- **Your instructions**
Find each line containing the string "with" and return it.

========================

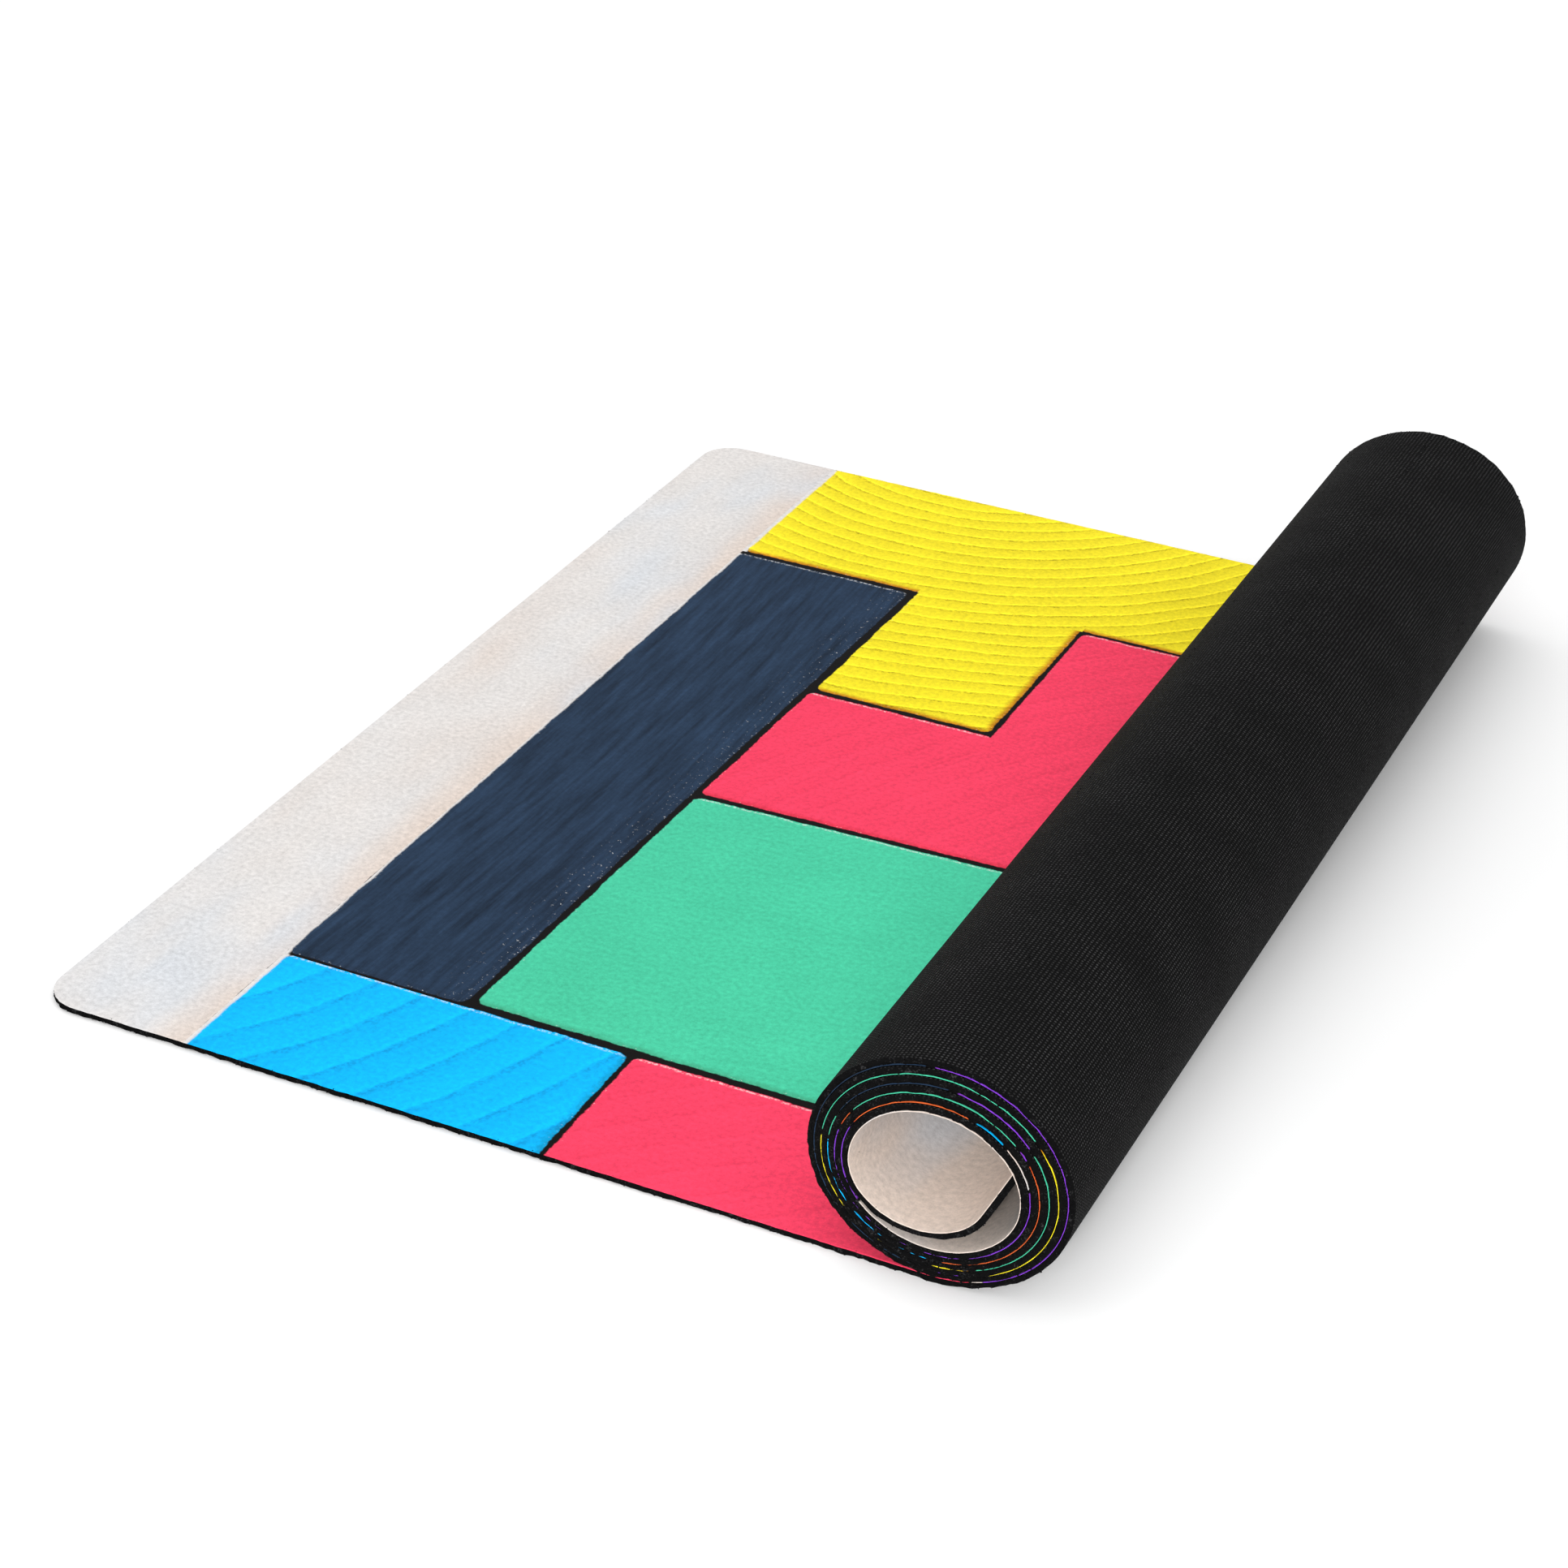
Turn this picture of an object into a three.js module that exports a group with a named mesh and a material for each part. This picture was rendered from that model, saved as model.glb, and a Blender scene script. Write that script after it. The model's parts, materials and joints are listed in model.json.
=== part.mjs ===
// A long exercise-type floor mat, thin printed fabric bonded on a black rubber base, lying
// flat at one end and rolled up over itself at the other.
// Units are millimetres. +X runs along the mat to the roll, +Y across its width, +Z is up,
// and the origin is on the floor under the middle of the mat as it lies.
//
// The flat section carries a chain of strips, the outermost part of the roll. Each strip is a
// slice of the mat that turns through the same angle, so that opening every fold by its own
// angle lays the chain flat. The chain carries the rest of the roll, down to the mat's loose
// end. Every length of the mat is made in its two layers.
import * as THREE from 'three';

// Driving dimensions.
const MAT_WIDTH = 610;
const BASE_THICKNESS = 2.5;
const FACE_THICKNESS = 0.25;
const FLAT_LENGTH = 378;
const CORNER_RADIUS = 17;
const ROLL_RADIUS = 50;
const TURN_CLEARANCE = 0.35;
const FULL_TURNS = 6;
const STRIPS_PER_TURN = 9;
const MOVING_STRIPS = 11;
const STRIP_GAP = 0.3;
const SIDE_SLIP = 9;
const FLAP_TIGHTENING = 5.1;
const FLAP_CURVE_DEG = 64;
const FLAP_LEAD_DEG = 80;
const FLAP_TIP_CLEARANCE = 0.34;

// Fineness of the curves.
const STEPS_PER_STRIP = 5;
const CORNER_STEPS = 10;
const WALK_STEPS_PER_STRIP = 40;

const MAT_THICKNESS = BASE_THICKNESS + FACE_THICKNESS;
const TURN_PITCH = MAT_THICKNESS + TURN_CLEARANCE;
const FULL_ANGLE = 2 * Math.PI;
const STRIP_ANGLE = FULL_ANGLE / STRIPS_PER_TURN;
const ROLL_START_ANGLE = MOVING_STRIPS * STRIP_ANGLE;
const FLAP_START_ANGLE = FULL_TURNS * FULL_ANGLE - THREE.MathUtils.degToRad(FLAP_LEAD_DEG);
const FLAP_END_ANGLE = FULL_TURNS * FULL_ANGLE + THREE.MathUtils.degToRad(FLAP_CURVE_DEG);
const LAST_TURN_RADIUS = ROLL_RADIUS - TURN_PITCH * FLAP_START_ANGLE / FULL_ANGLE;

const LAYERS = [
  {
    name: 'rubber',
    bottom: 0,
    top: BASE_THICKNESS,
    finish: { color: 0x1b1b1c, roughness: 0.82, metalness: 0 },
  },
  {
    name: 'fabric',
    bottom: BASE_THICKNESS,
    top: MAT_THICKNESS,
    finish: { color: 0xe9e4df, roughness: 0.95, metalness: 0 },
  },
];

// Radius of the rubber side at a given angle of turning. It shrinks evenly with every turn,
// and the loose end inside the roll has one tighter radius of its own.
function curveRadius(angle) {
  if (angle > FLAP_START_ANGLE) {
    return LAST_TURN_RADIUS - FLAP_TIGHTENING;
  }
  return ROLL_RADIUS - TURN_PITCH * angle / FULL_ANGLE;
}

// Points of the rubber side, found by walking along the curve in small even steps.
const walkStep = STRIP_ANGLE / WALK_STEPS_PER_STRIP;
const walked = [new THREE.Vector2(FLAT_LENGTH, 0)];
while ((walked.length - 1) * walkStep < FLAP_END_ANGLE) {
  const middle = (walked.length - 0.5) * walkStep;
  const stride = 2 * curveRadius(middle) * Math.sin(walkStep / 2);
  const heading = new THREE.Vector2(Math.cos(middle), Math.sin(middle));
  walked.push(walked.at(-1).clone().addScaledVector(heading, stride));
}

// The loose end runs on straight until its tip is just clear of the turn around it.
function flapTailLength() {
  const middle = new THREE.Vector2(FLAT_LENGTH + TURN_PITCH / FULL_ANGLE, ROLL_RADIUS);
  const offset = walked.at(-1).clone().sub(middle);
  const heading = new THREE.Vector2(Math.cos(FLAP_END_ANGLE), Math.sin(FLAP_END_ANGLE));
  const hollowRadius = LAST_TURN_RADIUS - MAT_THICKNESS;
  const behind = offset.dot(heading);
  const reach = Math.sqrt(hollowRadius ** 2 - offset.lengthSq() + behind ** 2) - behind;
  return reach - FLAP_TIP_CLEARANCE;
}

// A station is one cross line of the mat: where its rubber side is, which way it faces, how
// far its two ends are drawn in and how far it has slipped sideways in the roll.
function rolledStation(angle, pastEnd = 0, drawnIn = 0) {
  const place = angle / walkStep;
  const before = Math.min(Math.floor(place), walked.length - 2);
  const foot = walked[before].clone().lerp(walked[before + 1], place - before);
  foot.addScaledVector(new THREE.Vector2(Math.cos(angle), Math.sin(angle)), pastEnd);
  return { foot, angle, drawnIn, slip: -SIDE_SLIP * angle / FLAP_END_ANGLE };
}

function flatStation(x, drawnIn = 0) {
  return { foot: new THREE.Vector2(x, 0), angle: 0, drawnIn, slip: 0 };
}

// Stations of a round-cornered end, each as its distance from the end and how far it is drawn in.
function roundEnd() {
  const cuts = [];
  for (let step = 0; step <= CORNER_STEPS; step += 1) {
    const turn = Math.PI / 2 * step / CORNER_STEPS;
    cuts.push({
      fromEnd: CORNER_RADIUS * (1 - Math.cos(turn)),
      drawnIn: CORNER_RADIUS * (1 - Math.sin(turn)),
    });
  }
  return cuts;
}

// Stations from one angle to another, evenly spaced.
function curvedRun(startAngle, endAngle) {
  const steps = Math.ceil((endAngle - startAngle) / STRIP_ANGLE * STEPS_PER_STRIP);
  const run = [];
  for (let step = 0; step <= steps; step += 1) {
    run.push(rolledStation(startAngle + (endAngle - startAngle) * step / steps));
  }
  return run;
}

// Half of a strip's gap, as an angle at that place in the roll.
function halfGap(angle) {
  return STRIP_GAP / 2 / curveRadius(angle);
}

// One layer of a length of mat, as a closed body through its stations.
function layerGeometry(stations, bottom, top) {
  const corners = [];
  for (const { foot, angle, drawnIn, slip } of stations) {
    const inward = new THREE.Vector2(-Math.sin(angle), Math.cos(angle));
    const low = foot.clone().addScaledVector(inward, bottom);
    const high = foot.clone().addScaledVector(inward, top);
    const near = drawnIn + slip;
    const far = MAT_WIDTH - drawnIn + slip;
    corners.push(low.x, near, low.y, low.x, far, low.y);
    corners.push(high.x, far, high.y, high.x, near, high.y);
  }
  const faces = [0, 2, 1, 0, 3, 2];
  for (let ring = 0; ring < stations.length - 1; ring += 1) {
    for (let side = 0; side < 4; side += 1) {
      const here = 4 * ring + side;
      const next = 4 * ring + (side + 1) % 4;
      faces.push(here, next, next + 4, here, next + 4, here + 4);
    }
  }
  const last = 4 * (stations.length - 1);
  faces.push(last, last + 1, last + 2, last, last + 2, last + 3);
  const geometry = new THREE.BufferGeometry();
  geometry.setAttribute('position', new THREE.Float32BufferAttribute(corners, 3));
  geometry.setIndex(faces);
  geometry.computeVertexNormals();
  return geometry;
}

const mat = new THREE.Group();

function addLength(name, stations) {
  for (const layer of LAYERS) {
    const geometry = layerGeometry(stations, layer.bottom, layer.top);
    const mesh = new THREE.Mesh(geometry, new THREE.MeshStandardMaterial(layer.finish));
    mesh.name = `${name}_${layer.name}`;
    mat.add(mesh);
  }
}

const flatEnd = roundEnd().map(({ fromEnd, drawnIn }) => flatStation(fromEnd, drawnIn));
addLength('flat', [...flatEnd, flatStation(FLAT_LENGTH - STRIP_GAP / 2)]);

for (let number = 1; number <= MOVING_STRIPS; number += 1) {
  const start = (number - 1) * STRIP_ANGLE;
  const end = number * STRIP_ANGLE;
  const label = `strip_${String(number).padStart(2, '0')}`;
  addLength(label, curvedRun(start + halfGap(start), end - halfGap(end)));
}

const rollRun = curvedRun(ROLL_START_ANGLE + halfGap(ROLL_START_ANGLE), FLAP_END_ANGLE);
const tailLength = flapTailLength();
const looseEnd = roundEnd().reverse().map(({ fromEnd, drawnIn }) => (
  rolledStation(FLAP_END_ANGLE, tailLength - fromEnd, drawnIn)
));
addLength('roll', [...rollRun, ...looseEnd]);

// The origin goes to the floor, under the middle of the mat's box.
const box = new THREE.Box3().setFromObject(mat);
const centre = box.getCenter(new THREE.Vector3());
mat.position.set(-centre.x, -centre.y, 0);

export default mat;
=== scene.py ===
"""Makes a part-rolled floor mat: its black rubber base, its printed suede face and a studio."""

import functools
import json
import math

import bmesh
import bpy
import numpy as np
from mathutils import Matrix, Vector


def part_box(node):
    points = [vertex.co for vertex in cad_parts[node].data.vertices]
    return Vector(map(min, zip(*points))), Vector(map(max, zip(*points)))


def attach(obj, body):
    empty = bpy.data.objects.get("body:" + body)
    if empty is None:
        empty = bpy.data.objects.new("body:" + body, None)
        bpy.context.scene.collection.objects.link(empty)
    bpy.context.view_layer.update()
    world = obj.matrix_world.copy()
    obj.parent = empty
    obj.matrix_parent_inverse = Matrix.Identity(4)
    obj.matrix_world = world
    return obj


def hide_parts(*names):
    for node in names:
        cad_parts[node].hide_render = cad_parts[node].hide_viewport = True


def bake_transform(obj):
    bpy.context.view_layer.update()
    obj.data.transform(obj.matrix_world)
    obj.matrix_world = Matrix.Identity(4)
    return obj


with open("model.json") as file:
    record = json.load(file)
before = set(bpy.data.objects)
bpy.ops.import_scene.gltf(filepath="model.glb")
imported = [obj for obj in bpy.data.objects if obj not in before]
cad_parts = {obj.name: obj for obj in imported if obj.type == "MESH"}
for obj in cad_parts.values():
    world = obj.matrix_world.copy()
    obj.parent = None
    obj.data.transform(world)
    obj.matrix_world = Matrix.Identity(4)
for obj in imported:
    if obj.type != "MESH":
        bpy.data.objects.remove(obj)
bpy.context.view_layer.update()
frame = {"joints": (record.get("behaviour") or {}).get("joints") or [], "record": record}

JOINTS = frame["joints"]
FLAT_LOW, FLAT_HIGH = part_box("flat_rubber")
LEFT_END = FLAT_LOW.x
NEAR_EDGE = FLAT_LOW.y
TURN = 2 * math.pi

bl_info = {
    "name": "Roll-up Floor Mat",
    "version": (1, 0, 0),
    "blender": (4, 5, 0),
    "location": "View3D > Sidebar > Floor Mat",
    "description": "Builds a part-rolled floor mat with a printed suede face on a rubber base",
    "category": "Object",
}


# ---------------------------------------------------------------- sizes and colours


def number_prop(name, description, default, **more):
    return bpy.props.FloatProperty(name=name, description=description, default=default, **more)


def vector_prop(name, description, default, **more):
    given = {"name": name, "description": description, "default": default}
    return bpy.props.FloatVectorProperty(**given, **more)


def length_prop(name, description, default):
    more = {"min": 0.0, "max": 3.0, "precision": 5, "subtype": "DISTANCE", "unit": "LENGTH"}
    return number_prop(name, description, default, **more)


def share_prop(name, description, default, high=1.0):
    return number_prop(name, description, default, min=0.0, max=high, subtype="FACTOR")


def angle_prop(name, description, degrees):
    turn = math.radians(degrees)
    return number_prop(name, description, turn, subtype="ANGLE", unit="ROTATION")


def power_prop(name, description, default):
    return number_prop(name, description, default, subtype="POWER", unit="POWER")


def colour_prop(name, description, default):
    return vector_prop(name, description, default, min=0.0, max=1.0, size=3, subtype="COLOR")


def place_prop(name, description, default):
    return vector_prop(name, description, default, subtype="TRANSLATION", unit="LENGTH")


class MatShape(bpy.types.PropertyGroup):
    """Sizes of the sheet and of the roll it lies in."""

    width: length_prop("Width", "Width of the mat", FLAT_HIGH.y - FLAT_LOW.y)
    base: length_prop("Base", "Thickness of the rubber base", FLAT_HIGH.z - FLAT_LOW.z)
    face: length_prop("Face", "Thickness of the printed fabric", 0.00025)
    flat: length_prop("Flat Length", "Length that lies flat, up to the roll", 0.378)
    corner: length_prop("Corner Radius", "Radius of the round corners", 0.017)
    roll: length_prop("Roll Radius", "Radius of the roll's outermost turn", 0.050)
    pitch: length_prop("Turn Pitch", "How much smaller each turn's radius is", 0.0031)
    turns: bpy.props.IntProperty(
        name="Turns", description="Full turns in the roll", default=6, min=1
    )
    strip: angle_prop("Fold Angle", "Turning of the mat between two folds", 40)
    lead: angle_prop("Loose Lead", "Turning left in the last turn when the end tightens", 80)
    curl: angle_prop("Loose Curl", "Turning of the loose end past the last full turn", 64)
    loose: length_prop("Loose Radius", "Radius of the loose end inside the roll", 0.027)
    tail: length_prop("Tail", "Straight length at the loose end", 0.021)
    slip: length_prop("Side Slip", "How far the innermost turn has slipped out sideways", 0.0065)
    drop: length_prop("Drop", "How far the roll sags forward under its own weight", 0.0029)
    squeeze: length_prop("Squeeze", "How far the roll is flattened into an oval", 0.00235)
    raggedness: length_prop("Raggedness", "How uneven the cut edges are", 0.00044)
    proud: length_prop("Fabric Edge", "How far the fabric stands out past the rubber", 0.00035)
    crumb: length_prop("Crumb", "Size of the crumbs that stand out of the cut rubber", 0.00085)
    crumb_count: number_prop("Crumb Count", "Crumbs on each square metre of edge", 480000, min=0)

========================

- **Reply**
Turn this picture of an object into a three.js module that exports a group with a named mesh and a material for each part. This picture was rendered from that model, saved as model.glb, and a Blender scene script. Write that script after it. The model's parts, materials and joints are listed in model.json.
// Radius of the rubber side at a given angle of turning. It shrinks evenly with every turn,
with open("model.json") as file:
    "description": "Builds a part-rolled floor mat with a printed suede face on a rubber base",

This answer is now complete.